Turkey continues to host the largest number of refugees worldwide, as the number of people forcibly displaced across the world due to conflict, violence and persecution hit record levels. Turkey currently hosts some 3.6 million registered Syrian refugees along with close to 370,000 persons of concern from other nationalities.
The Republic of Turkey is a party to the 1951 Refugee Convention and 1967 Protocol, maintaining the geographical limitation to the 1951 Convention, thus retaining resettlement to a third country as the most preferred durable solution for refugees arrived due to the events occurred outside of Europe. Turkey has been undertaking legislative and institutional reforms to build an effective national asylum system in compliance with the international standards.
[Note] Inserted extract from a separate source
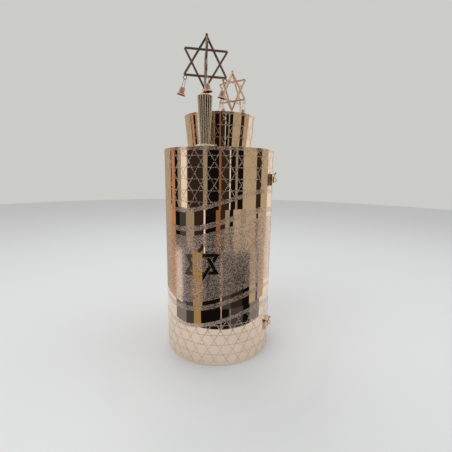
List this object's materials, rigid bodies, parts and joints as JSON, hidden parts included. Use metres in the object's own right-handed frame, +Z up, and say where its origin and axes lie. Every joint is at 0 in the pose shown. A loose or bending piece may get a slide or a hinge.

In April 2013, Turkey’s first ever asylum law, the Law on Foreigners and International Protection, was endorsed by the Parliament and entered into force on 11 April 2014. The Law sets out the main pillars of Turkey’s national asylum system and established the Directorate General of Migration Management (DGMM) as the main entity in charge of policy-making and proceedings for all foreigners in Turkey. Turkey also adopted Temporary Protection Regulation on 22 October 2014, which sets out the rights and obligations along with procedures for those who are granted temporary protection in Turkey.
Some Legal and Informative Documents on Asylum-seekers and Refugees
The 1951 Convention relating to the Status of Refugees and its 1967 Protocol
European Convention on Human Rights (1950)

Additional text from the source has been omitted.